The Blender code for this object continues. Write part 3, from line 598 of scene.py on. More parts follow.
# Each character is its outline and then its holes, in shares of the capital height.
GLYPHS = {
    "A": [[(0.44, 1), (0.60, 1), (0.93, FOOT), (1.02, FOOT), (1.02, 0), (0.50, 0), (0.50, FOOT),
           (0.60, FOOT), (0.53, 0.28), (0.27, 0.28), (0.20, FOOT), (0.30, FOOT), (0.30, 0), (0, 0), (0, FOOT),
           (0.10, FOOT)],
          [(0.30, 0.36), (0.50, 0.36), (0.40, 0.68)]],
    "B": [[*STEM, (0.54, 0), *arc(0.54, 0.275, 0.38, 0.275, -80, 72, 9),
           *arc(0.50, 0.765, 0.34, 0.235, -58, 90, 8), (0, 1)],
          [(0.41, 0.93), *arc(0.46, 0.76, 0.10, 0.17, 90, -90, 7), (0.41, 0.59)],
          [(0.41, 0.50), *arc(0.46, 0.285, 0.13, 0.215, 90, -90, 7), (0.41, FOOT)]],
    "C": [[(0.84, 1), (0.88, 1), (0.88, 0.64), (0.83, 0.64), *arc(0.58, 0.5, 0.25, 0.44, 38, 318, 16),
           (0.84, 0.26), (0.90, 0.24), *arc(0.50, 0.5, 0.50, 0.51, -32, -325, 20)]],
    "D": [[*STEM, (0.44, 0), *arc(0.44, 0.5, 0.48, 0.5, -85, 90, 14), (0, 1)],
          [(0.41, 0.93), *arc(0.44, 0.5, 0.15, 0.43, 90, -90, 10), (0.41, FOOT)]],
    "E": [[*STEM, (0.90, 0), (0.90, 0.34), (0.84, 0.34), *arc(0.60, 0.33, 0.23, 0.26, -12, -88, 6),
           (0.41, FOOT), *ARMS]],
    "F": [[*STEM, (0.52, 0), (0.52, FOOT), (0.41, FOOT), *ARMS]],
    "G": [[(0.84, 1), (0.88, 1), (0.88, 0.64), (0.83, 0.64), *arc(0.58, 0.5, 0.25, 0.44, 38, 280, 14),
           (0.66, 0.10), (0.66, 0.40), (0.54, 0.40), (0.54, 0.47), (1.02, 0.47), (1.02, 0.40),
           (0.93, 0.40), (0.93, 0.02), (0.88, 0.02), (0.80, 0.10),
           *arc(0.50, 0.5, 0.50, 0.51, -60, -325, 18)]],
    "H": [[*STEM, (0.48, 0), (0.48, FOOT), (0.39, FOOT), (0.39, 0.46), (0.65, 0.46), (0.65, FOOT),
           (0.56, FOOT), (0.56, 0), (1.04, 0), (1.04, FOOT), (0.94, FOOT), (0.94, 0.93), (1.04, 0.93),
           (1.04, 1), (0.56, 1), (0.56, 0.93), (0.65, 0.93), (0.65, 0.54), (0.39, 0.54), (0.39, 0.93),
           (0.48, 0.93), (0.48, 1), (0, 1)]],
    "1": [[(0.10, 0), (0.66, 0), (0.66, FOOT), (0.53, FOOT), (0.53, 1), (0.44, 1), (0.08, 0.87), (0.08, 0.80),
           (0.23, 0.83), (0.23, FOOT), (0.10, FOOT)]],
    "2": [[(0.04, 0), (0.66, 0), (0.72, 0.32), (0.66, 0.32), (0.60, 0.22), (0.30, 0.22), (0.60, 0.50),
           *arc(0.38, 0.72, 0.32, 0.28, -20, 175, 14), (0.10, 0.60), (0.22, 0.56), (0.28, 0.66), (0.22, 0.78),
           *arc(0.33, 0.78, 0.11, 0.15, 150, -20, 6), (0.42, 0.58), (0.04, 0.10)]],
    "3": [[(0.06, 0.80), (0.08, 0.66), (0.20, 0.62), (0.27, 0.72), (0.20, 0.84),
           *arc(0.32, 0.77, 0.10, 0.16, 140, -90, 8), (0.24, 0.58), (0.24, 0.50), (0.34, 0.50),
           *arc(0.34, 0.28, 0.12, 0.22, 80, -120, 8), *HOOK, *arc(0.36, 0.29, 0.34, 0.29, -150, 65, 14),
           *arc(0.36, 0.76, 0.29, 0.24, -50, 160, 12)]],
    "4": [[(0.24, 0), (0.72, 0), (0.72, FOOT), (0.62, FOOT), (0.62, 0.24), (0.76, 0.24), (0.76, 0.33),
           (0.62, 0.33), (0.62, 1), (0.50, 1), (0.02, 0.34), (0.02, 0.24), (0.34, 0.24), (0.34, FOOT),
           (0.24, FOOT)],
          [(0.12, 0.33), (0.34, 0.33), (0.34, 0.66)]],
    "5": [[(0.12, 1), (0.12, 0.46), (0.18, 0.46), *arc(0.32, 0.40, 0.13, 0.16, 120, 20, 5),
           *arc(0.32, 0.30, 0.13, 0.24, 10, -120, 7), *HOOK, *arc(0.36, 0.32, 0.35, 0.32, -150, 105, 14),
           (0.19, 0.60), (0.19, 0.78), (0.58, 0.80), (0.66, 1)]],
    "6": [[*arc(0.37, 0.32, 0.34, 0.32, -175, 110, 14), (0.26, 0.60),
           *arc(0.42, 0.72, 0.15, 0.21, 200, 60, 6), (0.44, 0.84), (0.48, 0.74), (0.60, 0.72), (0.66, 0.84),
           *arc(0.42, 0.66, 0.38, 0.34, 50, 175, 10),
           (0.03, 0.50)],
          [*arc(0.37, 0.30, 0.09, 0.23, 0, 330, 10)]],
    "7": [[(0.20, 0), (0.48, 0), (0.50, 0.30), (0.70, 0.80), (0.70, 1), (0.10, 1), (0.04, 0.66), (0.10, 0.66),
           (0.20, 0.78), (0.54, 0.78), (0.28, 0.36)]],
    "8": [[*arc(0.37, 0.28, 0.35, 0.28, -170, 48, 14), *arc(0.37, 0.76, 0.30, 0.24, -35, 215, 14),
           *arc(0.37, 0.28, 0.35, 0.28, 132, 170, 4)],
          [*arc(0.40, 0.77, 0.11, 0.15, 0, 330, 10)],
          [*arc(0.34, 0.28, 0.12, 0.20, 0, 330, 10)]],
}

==

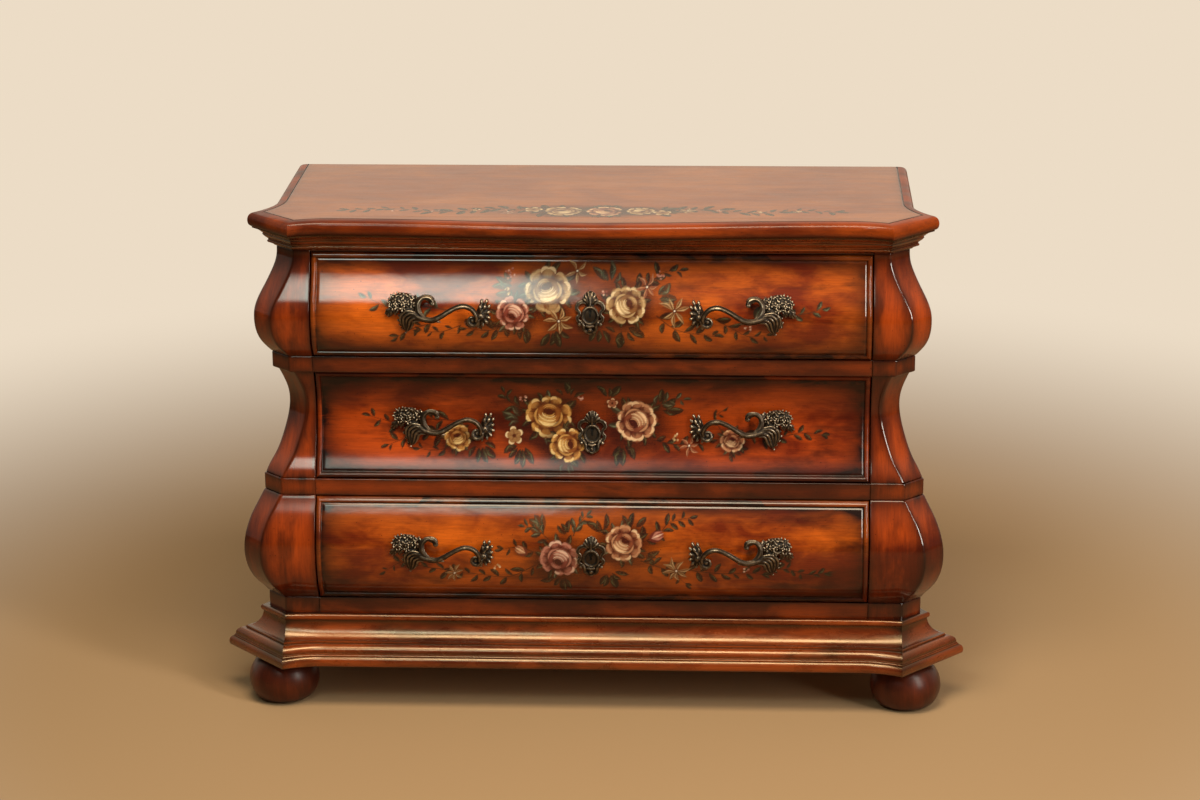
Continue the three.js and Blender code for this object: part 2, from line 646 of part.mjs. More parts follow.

## What you are asked to do:
Return, from the data, each line that has the word "Blender" in it.

## The reply:
The Blender code for this object continues. Write part 3, from line 598 of scene.py on. More parts follow.
Continue the three.js and Blender code for this object: part 2, from line 646 of part.mjs. More parts follow.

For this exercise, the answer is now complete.